> WRITTEN INSTRUCTION: Read the listing below and copy out every line that holds "materials".

> PROVIDED MATERIAL:
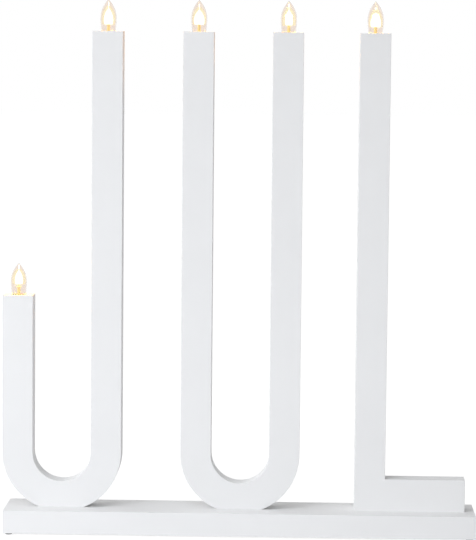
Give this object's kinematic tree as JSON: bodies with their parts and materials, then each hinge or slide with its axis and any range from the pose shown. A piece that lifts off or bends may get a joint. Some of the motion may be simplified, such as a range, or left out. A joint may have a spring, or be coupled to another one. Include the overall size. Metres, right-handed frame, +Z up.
{
  "type": "christmas candlestick",
  "caption": "Electric christmas candlestick: J, U and L shaped board uprights on a long flat base, with screw-in candle lamps on the arm ends.",
  "frame": {"origin": "on the floor under the middle of the whole outline, which is 1.5 mm left of the base board's middle because the J overhangs the base's left end", "axes": "+X along the base to the viewer's right, +Y to the back, +Z up along the uprights"},
  "size_m": [0.453, 0.066, 0.509],
  "materials": {
    "white_painted_board": "white satin paint on fibreboard",
    "hardboard": "bare hardboard",
    "grey_pad": "grey foam rubber",
    "zinc_screw": "zinc plated steel",
    "black_rubber": "moulded rubber",
    "holder_plastic": "moulded plastic",
    "brass": "drawn brass",
    "solder": "solder on a glass insulator",
    "lead_insulation": "soft plastic insulation",
    "lamp_glass": "clear blown glass, lit",
    "lamp_stem": "glass stem with a lit filament"
  },
  "bodies": {
    "stand": {"base_board": "white_painted_board", "j_upright": "white_painted_board", "u_upright": "white_painted_board", "l_upright": "white_painted_board", "j_strip": "white_painted_board", "u_strip": "white_painted_board", "l_strip": "white_painted_board", "base_cover": "hardboard", "pad_1": "grey_pad", "pad_2": "grey_pad", "pad_3": "grey_pad", "pad_4": "grey_pad", "screw_1": "zinc_screw", "screw_2": "zinc_screw", "screw_3": "zinc_screw", "screw_4": "zinc_screw", "screw_5": "zinc_screw", "screw_6": "zinc_screw", "cord_grommet": "black_rubber", "holder_1": "holder_plastic", "holder_2": "holder_plastic", "holder_3": "holder_plastic", "holder_4": "holder_plastic", "holder_5": "holder_plastic", "sleeve_1": "brass", "sleeve_2": "brass", "sleeve_3": "brass", "sleeve_4": "brass", "sleeve_5": "brass", "contact_1": "brass", "contact_2": "brass", "contact_3": "brass", "contact_4": "brass", "contact_5": "brass", "lead_1": "lead_insulation", "lead_2": "lead_insulation", "lead_3": "lead_insulation", "lead_4": "lead_insulation", "lead_5": "lead_insulation", "lead_6": "lead_insulation"},
    "lamp_1_tip": {"tip_1": "solder"},
    "lamp_1": {"glass_1": "lamp_glass", "cap_1": "brass", "stem_1": "lamp_stem"},
    "lamp_2_tip": {"tip_2": "solder"},
    "lamp_2": {"glass_2": "lamp_glass", "cap_2": "brass", "stem_2": "lamp_stem"},
    "lamp_3_tip": {"tip_3": "solder"},
    "lamp_3": {"glass_3": "lamp_glass", "cap_3": "brass", "stem_3": "lamp_stem"},
    "lamp_4_tip": {"tip_4": "solder"},
    "lamp_4": {"glass_4": "lamp_glass", "cap_4": "brass", "stem_4": "lamp_stem"},
    "lamp_5_tip": {"tip_5": "solder"},
    "lamp_5": {"glass_5": "lamp_glass", "cap_5": "brass", "stem_5": "lamp_stem"}
  },
  "joints": [
    {"name": "lamp_1_lift", "type": "slide", "parent": "stand", "child": "lamp_1_tip", "axis": [0, 0, 1], "range_m": [0, 0.00726]},
    {"name": "lamp_1_turn", "type": "hinge", "parent": "lamp_1_tip", "child": "lamp_1", "pos_m": [-0.2119, 0.002, 0.217], "axis": [0, 0, 1], "range_deg": [0, 1440]},
    {"name": "lamp_2_lift", "type": "slide", "parent": "stand", "child": "lamp_2_tip", "axis": [0, 0, 1], "range_m": [0, 0.00726]},
    {"name": "lamp_2_turn", "type": "hinge", "parent": "lamp_2_tip", "child": "lamp_2", "pos_m": [-0.127, 0.002, 0.469], "axis": [0, 0, 1], "range_deg": [0, 1440]},
    {"name": "lamp_3_lift", "type": "slide", "parent": "stand", "child": "lamp_3_tip", "axis": [0, 0, 1], "range_m": [0, 0.00726]},
    {"name": "lamp_3_turn", "type": "hinge", "parent": "lamp_3_tip", "child": "lamp_3", "pos_m": [-0.04095, 0.002, 0.469], "axis": [0, 0, 1], "range_deg": [0, 1440]},
    {"name": "lamp_4_lift", "type": "slide", "parent": "stand", "child": "lamp_4_tip", "axis": [0, 0, 1], "range_m": [0, 0.00726]},
    {"name": "lamp_4_turn", "type": "hinge", "parent": "lamp_4_tip", "child": "lamp_4", "pos_m": [0.04395, 0.002, 0.469], "axis": [0, 0, 1], "range_deg": [0, 1440]},
    {"name": "lamp_5_lift", "type": "slide", "parent": "stand", "child": "lamp_5_tip", "axis": [0, 0, 1], "range_m": [0, 0.00726]},
    {"name": "lamp_5_turn", "type": "hinge", "parent": "lamp_5_tip", "child": "lamp_5", "pos_m": [0.126, 0.002, 0.469], "axis": [0, 0, 1], "range_deg": [0, 1440]}
  ],
  "couplings": [
    {"joint": "lamp_1_lift", "follows": "lamp_1_turn", "m_per_rad": 0.00028875},
    {"joint": "lamp_2_lift", "follows": "lamp_2_turn", "m_per_rad": 0.00028875},
    {"joint": "lamp_3_lift", "follows": "lamp_3_turn", "m_per_rad": 0.00028875},
    {"joint": "lamp_4_lift", "follows": "lamp_4_turn", "m_per_rad": 0.00028875},
    {"joint": "lamp_5_lift", "follows": "lamp_5_turn", "m_per_rad": 0.00028875}
  ]
}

> RIGHT ANSWER:
Give this object's kinematic tree as JSON: bodies with their parts and materials, then each hinge or slide with its axis and any range from the pose shown. A piece that lifts off or bends may get a joint. Some of the motion may be simplified, such as a range, or left out. A joint may have a spring, or be coupled to another one. Include the overall size. Metres, right-handed frame, +Z up.
  "materials": {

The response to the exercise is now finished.